Türkiye'nin içinde olduğu aşama ile Kürt sorununun geldiği safha dikkate alındığında ahlaken ve siyaseten uzak durulması gereken temel bir husus var.
Bu husus, daha doğrusu hastalık, şiddeti “basit ve düz bir nedensellik” içinde ele almaktır.
Şiddeti, her koşulda onu kullananların tercih ettiği değil, mecbur kaldığı mutlak bir sonuç olarak görmek ve sorumluluğu her yönüyle, her tarihsel anda dış nedenlere çıkarmaktır.
Bu tutum, şiddeti doğrulayan ve meşrulaştıran kapıları zorlar.
Oysa meşruiyet ve siyaset karşısında şiddet ana sorundur...
Nitekim hükümetten Kürt hareketine, soldan liberallere, “şiddette ilişki” ya da “şiddete mesafe”, bugün Kürt meselesinin tanımı ve seyri konusunda en temel kriterlerden birisidir.
Kabul etmek gerekir ki, bugün alevlenen çatışmaya, yeni kalkışma dalgasına rağmen, “kart kurt seslerinden” Kürt'ün, Kürtçenin, Kürt kimliğinin varlığının kabulü ve sindirilmesine giden yolda epey ilerledik.
Son yıllarda yaptığı reformlarla Kürt sorunu açısından temsil ve örgütlenme imkânları oluşturan, siyaset ve özgürlük zeminini önemli ölçüde pekiştiren bir ülkede yaşıyoruz...

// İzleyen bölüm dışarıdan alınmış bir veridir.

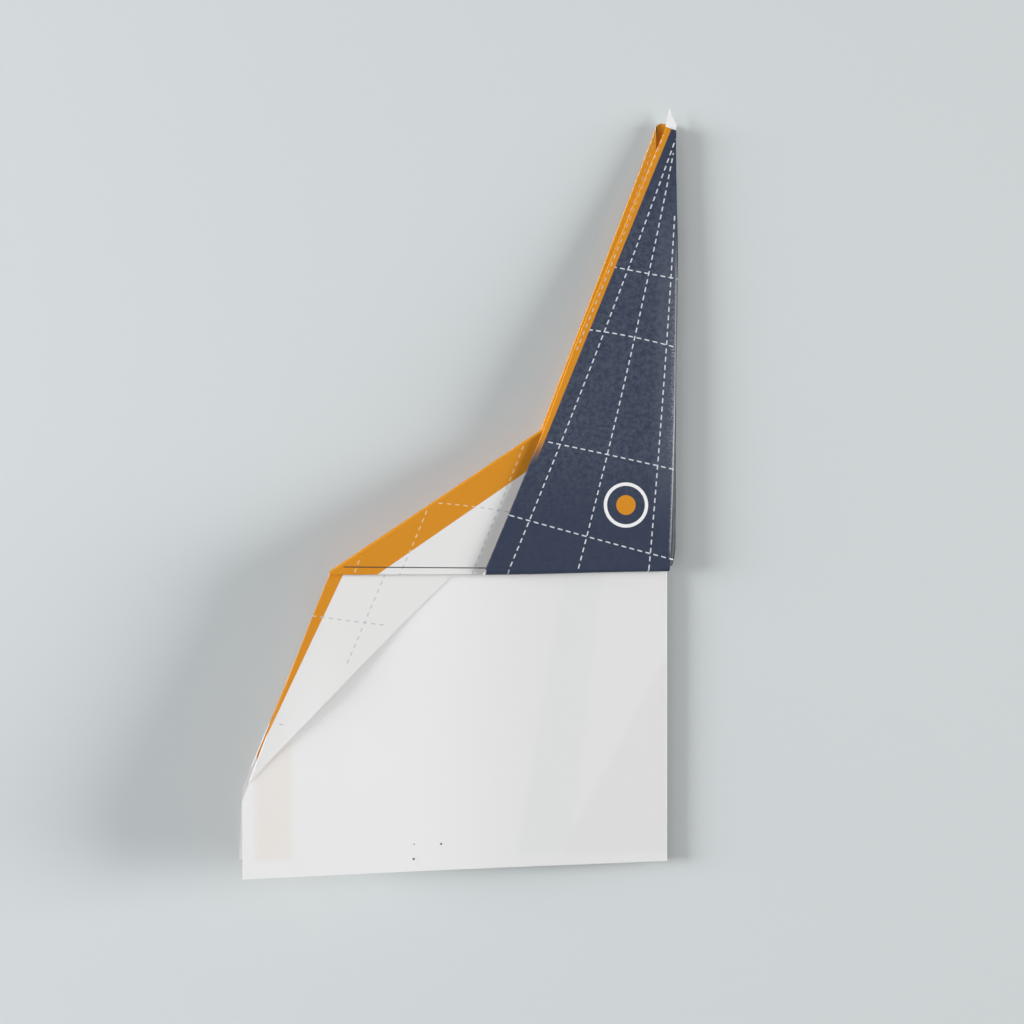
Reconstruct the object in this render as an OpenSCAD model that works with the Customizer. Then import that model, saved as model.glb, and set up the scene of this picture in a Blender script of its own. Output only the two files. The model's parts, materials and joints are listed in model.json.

Bu durumda, Kürt sorununun çözümü istikametinde, devlet alanının demokratikleşmesi, Türklerin bu sorunu sindirmesi kadar, Kürt siyasi alanının da çoğullaşması, Kürtlerin de ilkeci bir tutumla demokratik siyasete yönelmelerinin hayati olduğunu görmemek mümkün olabilir mi?
Hükümetin sorumlulukları tartışılsın ve eleştirilsin…
Açık toplumun, toplumsal talep ifadesinin, demokratik itirazın olmazsa olmazıdır bunlar.
Ama bunu, bir açıklama şeması, her şeyi belirleyen tek faktör, “kestirme yol” haline getirmenin bir anlamı yok.